> Job: All of the data must be printed exactly; please include every line.

================

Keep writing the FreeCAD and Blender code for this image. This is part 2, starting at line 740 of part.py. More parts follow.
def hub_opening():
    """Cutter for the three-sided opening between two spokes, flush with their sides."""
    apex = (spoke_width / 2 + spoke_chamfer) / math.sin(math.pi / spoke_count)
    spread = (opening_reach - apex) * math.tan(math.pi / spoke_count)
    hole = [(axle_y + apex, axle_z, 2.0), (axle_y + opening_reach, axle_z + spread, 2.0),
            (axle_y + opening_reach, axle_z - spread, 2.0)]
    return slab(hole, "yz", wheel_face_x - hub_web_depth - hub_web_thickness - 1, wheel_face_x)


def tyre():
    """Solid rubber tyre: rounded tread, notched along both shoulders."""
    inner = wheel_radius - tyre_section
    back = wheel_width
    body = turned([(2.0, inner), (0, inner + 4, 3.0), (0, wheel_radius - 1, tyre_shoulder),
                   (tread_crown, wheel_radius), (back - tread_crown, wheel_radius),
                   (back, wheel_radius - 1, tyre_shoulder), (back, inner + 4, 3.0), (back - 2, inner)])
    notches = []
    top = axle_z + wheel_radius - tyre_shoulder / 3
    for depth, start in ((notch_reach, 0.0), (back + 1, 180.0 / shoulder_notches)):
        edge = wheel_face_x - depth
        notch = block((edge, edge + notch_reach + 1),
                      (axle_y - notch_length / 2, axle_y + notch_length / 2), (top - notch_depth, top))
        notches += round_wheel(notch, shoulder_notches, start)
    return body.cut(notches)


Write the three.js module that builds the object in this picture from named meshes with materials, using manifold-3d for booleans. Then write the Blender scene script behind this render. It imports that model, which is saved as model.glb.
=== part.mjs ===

================

> Answer below:
Keep writing the FreeCAD and Blender code for this image. This is part 2, starting at line 740 of part.py. More parts follow.
def hub_opening():
    """Cutter for the three-sided opening between two spokes, flush with their sides."""
    apex = (spoke_width / 2 + spoke_chamfer) / math.sin(math.pi / spoke_count)
    spread = (opening_reach - apex) * math.tan(math.pi / spoke_count)
    hole = [(axle_y + apex, axle_z, 2.0), (axle_y + opening_reach, axle_z + spread, 2.0),
            (axle_y + opening_reach, axle_z - spread, 2.0)]
    return slab(hole, "yz", wheel_face_x - hub_web_depth - hub_web_thickness - 1, wheel_face_x)


def tyre():
    """Solid rubber tyre: rounded tread, notched along both shoulders."""
    inner = wheel_radius - tyre_section
    back = wheel_width
    body = turned([(2.0, inner), (0, inner + 4, 3.0), (0, wheel_radius - 1, tyre_shoulder),
                   (tread_crown, wheel_radius), (back - tread_crown, wheel_radius),
                   (back, wheel_radius - 1, tyre_shoulder), (back, inner + 4, 3.0), (back - 2, inner)])
    notches = []
    top = axle_z + wheel_radius - tyre_shoulder / 3
    for depth, start in ((notch_reach, 0.0), (back + 1, 180.0 / shoulder_notches)):
        edge = wheel_face_x - depth
        notch = block((edge, edge + notch_reach + 1),
                      (axle_y - notch_length / 2, axle_y + notch_length / 2), (top - notch_depth, top))
        notches += round_wheel(notch, shoulder_notches, start)
    return body.cut(notches)


Write the three.js module that builds the object in this picture from named meshes with materials, using manifold-3d for booleans. Then write the Blender scene script behind this render. It imports that model, which is saved as model.glb.
=== part.mjs ===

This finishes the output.